Output the material below in full, exactly as it is.

-- start of Source data --

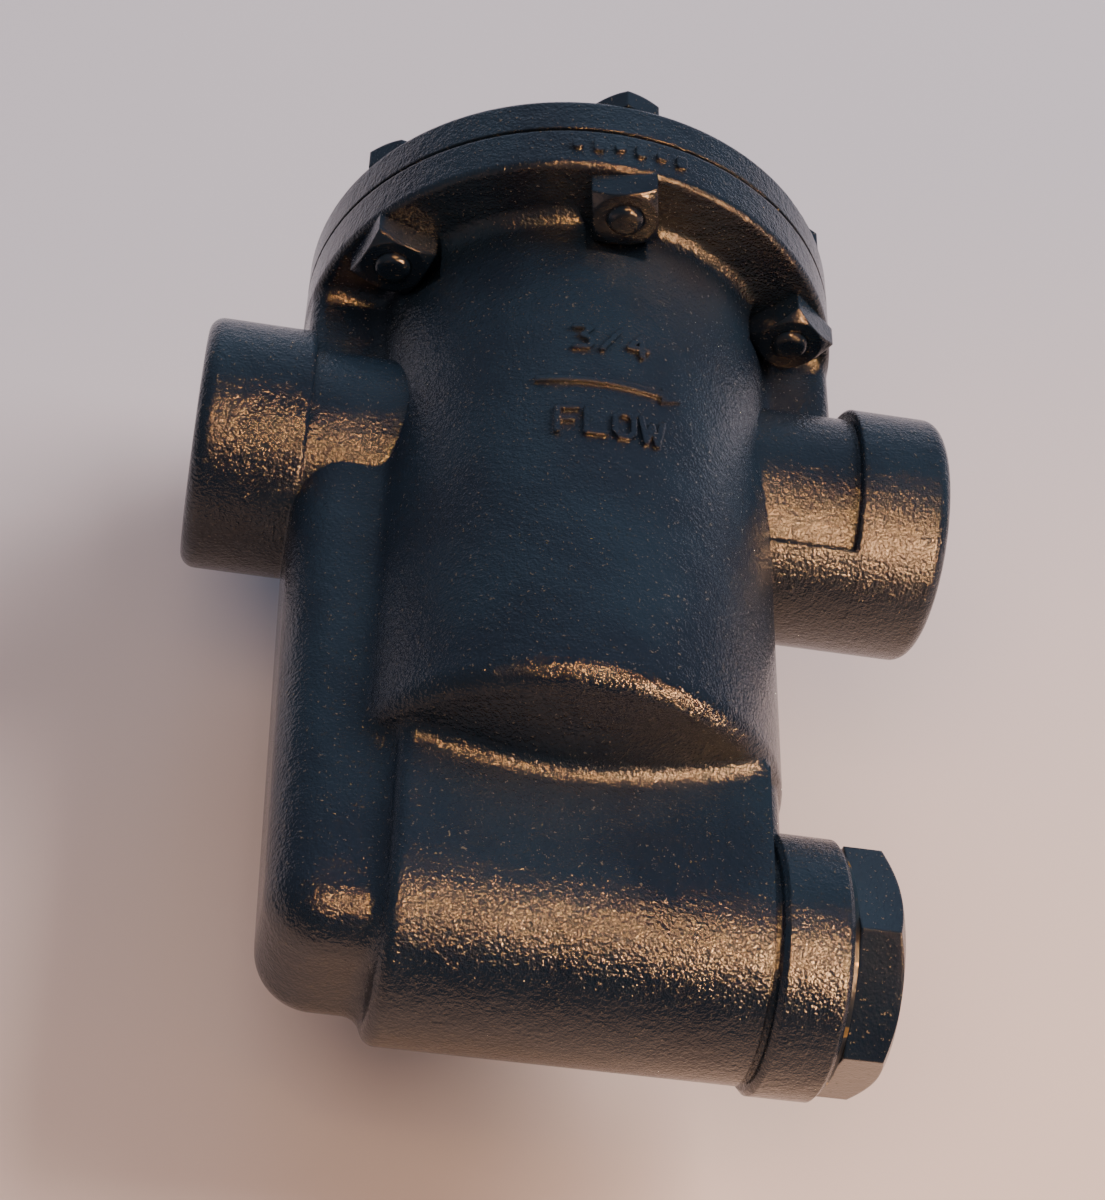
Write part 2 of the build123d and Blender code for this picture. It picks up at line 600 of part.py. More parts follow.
# ---------------------------------------------------------------- cap and its gasket
with BuildPart() as cap:
    with BuildSketch(level(CAP_UNDER_Z)):
        Circle(FLANGE_R)
    extrude(amount=CAP_THICK)
    fillet(cap.edges().group_by(Axis.Z)[-1], 1.4)
    # raised pad in the middle and the ridge over the discharge channel
    with BuildSketch(level(CAP_TOP_Z - 0.5)):
        with Locations((SEAT_X - AXIS_X, 0)):
            Circle(CAP_PAD_R)
        with Locations((POST_PASSAGE_OUT / 2 + 4, 0)):
            SlotOverall(POST_PASSAGE_OUT, 2 * RIDGE_HALF_WIDTH)
    extrude(amount=CAP_PAD_HEIGHT + 0.5)
    fillet(cap.edges().group_by(Axis.Z)[-1], 2.2)
    fillet(cap.edges().filter_by(on_cap_top), 1.2)
    # plug that drops into the chamber mouth, with the boss that takes the valve seat
    with BuildSketch(level(CAP_UNDER_Z)):
        Circle(CAP_PLUG_R)
    extrude(amount=-CAP_PLUG_DEPTH)
    with BuildSketch(level(CAP_UNDER_Z)):
        with Locations((SEAT_X - AXIS_X, 0)):
            Circle(SEAT_BOSS_R)
            with Locations((BRACKET_SCREW_OUT - SEAT_X + AXIS_X, 0)):
                Rectangle(7, 2 * BRACKET_HALF_WIDTH)
    extrude(amount=-SEAT_BOSS_DEPTH)
    with Locations(*bolt_points(CAP_TOP_Z)):
        Hole(BOLT_HOLE_R, depth=CAP_THICK)
    # discharge channel: up from the seat, across to the post, and down to the body
    with BuildSketch(across(SEAT_X, CHANNEL_Z)):
        Circle(CHANNEL_R)
    extrude(amount=AXIS_X + POST_PASSAGE_OUT - SEAT_X, mode=Mode.SUBTRACT)
    with BuildSketch(level(CAP_UNDER_Z, AXIS_X + POST_PASSAGE_OUT)):
        Circle(CHANNEL_R)
    extrude(amount=CHANNEL_Z - CAP_UNDER_Z, mode=Mode.SUBTRACT)
    with BuildSketch(level(CHANNEL_Z, SEAT_X)):
        Circle(CHANNEL_R)
    extrude(amount=SEAT_FACE_Z - CHANNEL_Z, mode=Mode.SUBTRACT)
    # threaded holes for the valve seat, the test plug and the bracket screws
    with BuildSketch(level(SEAT_FACE_Z, SEAT_X)):
        Circle(SEAT_THREAD_R + THREAD_GAP)
    extrude(amount=SEAT_THREAD_LENGTH, mode=Mode.SUBTRACT)
    with BuildSketch(level(CAP_TOP_Z + CAP_PAD_HEIGHT, SEAT_X)):
        Circle(TEST_PLUG_R + THREAD_GAP)
    extrude(amount=-(CAP_TOP_Z + CAP_PAD_HEIGHT - CHANNEL_Z), mode=Mode.SUBTRACT)
    with BuildSketch(level(SEAT_FACE_Z, AXIS_X + BRACKET_SCREW_OUT)):
        with GridLocations(0, BRACKET_SCREW_SPACING, 1, 2):
            Circle(BRACKET_SCREW_R + THREAD_GAP)
    extrude(amount=BRACKET_SCREW_DEPTH + 0.5, mode=Mode.SUBTRACT)
finish(cap.part, "cap")

with BuildPart() as cap_gasket:
    with BuildSketch(level(PARTING_Z)):
        Circle(FLANGE_R - 0.7)
        Circle(CAVITY_R, mode=Mode.SUBTRACT)
        with Locations((POST_PASSAGE_OUT, 0)):
            Circle(POST_PASSAGE_R, mode=Mode.SUBTRACT)
    extrude(amount=GASKET_THICK)
    with Locations(*bolt_points(CAP_UNDER_Z)):
        Hole(BOLT_HOLE_R, depth=GASKET_THICK)
finish(cap_gasket.part, "cap_gasket")

# ---------------------------------------------------------------- cap bolts and nuts
shank_foot_z = FLANGE_UNDER_Z - NUT_THICK - BOLT_TIP_OUT
with BuildPart() as bolt_pattern_piece:
    with BuildSketch(level(shank_foot_z, 0)):
        Circle(BOLT_R)
    extrude(amount=CAP_TOP_Z - shank_foot_z)
    fillet(bolt_pattern_piece.edges().group_by(Axis.Z)[0], 1.3)
    with BuildSketch(level(CAP_TOP_Z, 0)):
        RegularPolygon(BOLT_HEAD_AF / 2, 6, major_radius=False)
    extrude(amount=BOLT_HEAD_THICK)
    with BuildSketch(Plane.XZ):
        add(corner_trim(BOLT_HEAD_AF, CAP_TOP_Z + BOLT_HEAD_THICK, -1))
    revolve(axis=Axis.Z, mode=Mode.SUBTRACT)

with BuildPart() as nut_pattern_piece:
    with BuildSketch(level(FLANGE_UNDER_Z, 0)):
        Rectangle(NUT_AF, NUT_AF)
        Circle(BOLT_R + THREAD_GAP, mode=Mode.SUBTRACT)
    extrude(amount=-NUT_THICK)
    with BuildSketch(Plane.XZ):
        add(corner_trim(NUT_AF, FLANGE_UNDER_Z - NUT_THICK, 1))
    revolve(axis=Axis.Z, mode=Mode.SUBTRACT)

with BuildPart() as cap_bolts:
    for place in bolt_points(0):
        add(bolt_pattern_piece.part.moved(place * Rot(Z=BOLT_HEAD_TURN)))
finish(cap_bolts.part, "cap_bolts")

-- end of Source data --

Answer to the exercise:
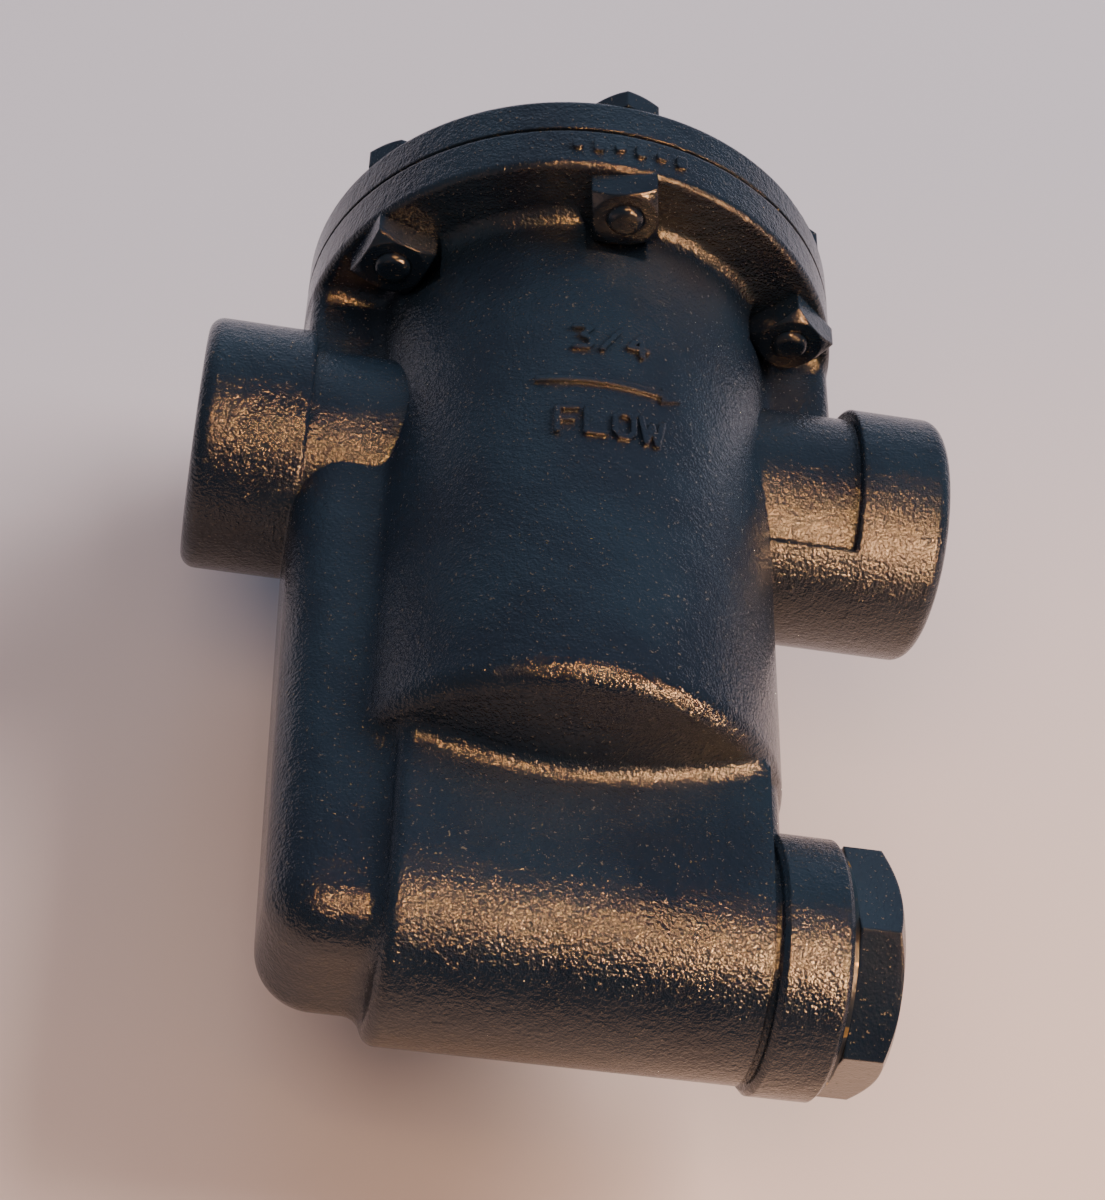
Write part 2 of the build123d and Blender code for this picture. It picks up at line 600 of part.py. More parts follow.
# ---------------------------------------------------------------- cap and its gasket
with BuildPart() as cap:
    with BuildSketch(level(CAP_UNDER_Z)):
        Circle(FLANGE_R)
    extrude(amount=CAP_THICK)
    fillet(cap.edges().group_by(Axis.Z)[-1], 1.4)
    # raised pad in the middle and the ridge over the discharge channel
    with BuildSketch(level(CAP_TOP_Z - 0.5)):
        with Locations((SEAT_X - AXIS_X, 0)):
            Circle(CAP_PAD_R)
        with Locations((POST_PASSAGE_OUT / 2 + 4, 0)):
            SlotOverall(POST_PASSAGE_OUT, 2 * RIDGE_HALF_WIDTH)
    extrude(amount=CAP_PAD_HEIGHT + 0.5)
    fillet(cap.edges().group_by(Axis.Z)[-1], 2.2)
    fillet(cap.edges().filter_by(on_cap_top), 1.2)
    # plug that drops into the chamber mouth, with the boss that takes the valve seat
    with BuildSketch(level(CAP_UNDER_Z)):
        Circle(CAP_PLUG_R)
    extrude(amount=-CAP_PLUG_DEPTH)
    with BuildSketch(level(CAP_UNDER_Z)):
        with Locations((SEAT_X - AXIS_X, 0)):
            Circle(SEAT_BOSS_R)
            with Locations((BRACKET_SCREW_OUT - SEAT_X + AXIS_X, 0)):
                Rectangle(7, 2 * BRACKET_HALF_WIDTH)
    extrude(amount=-SEAT_BOSS_DEPTH)
    with Locations(*bolt_points(CAP_TOP_Z)):
        Hole(BOLT_HOLE_R, depth=CAP_THICK)
    # discharge channel: up from the seat, across to the post, and down to the body
    with BuildSketch(across(SEAT_X, CHANNEL_Z)):
        Circle(CHANNEL_R)
    extrude(amount=AXIS_X + POST_PASSAGE_OUT - SEAT_X, mode=Mode.SUBTRACT)
    with BuildSketch(level(CAP_UNDER_Z, AXIS_X + POST_PASSAGE_OUT)):
        Circle(CHANNEL_R)
    extrude(amount=CHANNEL_Z - CAP_UNDER_Z, mode=Mode.SUBTRACT)
    with BuildSketch(level(CHANNEL_Z, SEAT_X)):
        Circle(CHANNEL_R)
    extrude(amount=SEAT_FACE_Z - CHANNEL_Z, mode=Mode.SUBTRACT)
    # threaded holes for the valve seat, the test plug and the bracket screws
    with BuildSketch(level(SEAT_FACE_Z, SEAT_X)):
        Circle(SEAT_THREAD_R + THREAD_GAP)
    extrude(amount=SEAT_THREAD_LENGTH, mode=Mode.SUBTRACT)
    with BuildSketch(level(CAP_TOP_Z + CAP_PAD_HEIGHT, SEAT_X)):
        Circle(TEST_PLUG_R + THREAD_GAP)
    extrude(amount=-(CAP_TOP_Z + CAP_PAD_HEIGHT - CHANNEL_Z), mode=Mode.SUBTRACT)
    with BuildSketch(level(SEAT_FACE_Z, AXIS_X + BRACKET_SCREW_OUT)):
        with GridLocations(0, BRACKET_SCREW_SPACING, 1, 2):
            Circle(BRACKET_SCREW_R + THREAD_GAP)
    extrude(amount=BRACKET_SCREW_DEPTH + 0.5, mode=Mode.SUBTRACT)
finish(cap.part, "cap")

with BuildPart() as cap_gasket:
    with BuildSketch(level(PARTING_Z)):
        Circle(FLANGE_R - 0.7)
        Circle(CAVITY_R, mode=Mode.SUBTRACT)
        with Locations((POST_PASSAGE_OUT, 0)):
            Circle(POST_PASSAGE_R, mode=Mode.SUBTRACT)
    extrude(amount=GASKET_THICK)
    with Locations(*bolt_points(CAP_UNDER_Z)):
        Hole(BOLT_HOLE_R, depth=GASKET_THICK)
finish(cap_gasket.part, "cap_gasket")

# ---------------------------------------------------------------- cap bolts and nuts
shank_foot_z = FLANGE_UNDER_Z - NUT_THICK - BOLT_TIP_OUT
with BuildPart() as bolt_pattern_piece:
    with BuildSketch(level(shank_foot_z, 0)):
        Circle(BOLT_R)
    extrude(amount=CAP_TOP_Z - shank_foot_z)
    fillet(bolt_pattern_piece.edges().group_by(Axis.Z)[0], 1.3)
    with BuildSketch(level(CAP_TOP_Z, 0)):
        RegularPolygon(BOLT_HEAD_AF / 2, 6, major_radius=False)
    extrude(amount=BOLT_HEAD_THICK)
    with BuildSketch(Plane.XZ):
        add(corner_trim(BOLT_HEAD_AF, CAP_TOP_Z + BOLT_HEAD_THICK, -1))
    revolve(axis=Axis.Z, mode=Mode.SUBTRACT)

with BuildPart() as nut_pattern_piece:
    with BuildSketch(level(FLANGE_UNDER_Z, 0)):
        Rectangle(NUT_AF, NUT_AF)
        Circle(BOLT_R + THREAD_GAP, mode=Mode.SUBTRACT)
    extrude(amount=-NUT_THICK)
    with BuildSketch(Plane.XZ):
        add(corner_trim(NUT_AF, FLANGE_UNDER_Z - NUT_THICK, 1))
    revolve(axis=Axis.Z, mode=Mode.SUBTRACT)

with BuildPart() as cap_bolts:
    for place in bolt_points(0):
        add(bolt_pattern_piece.part.moved(place * Rot(Z=BOLT_HEAD_TURN)))
finish(cap_bolts.part, "cap_bolts")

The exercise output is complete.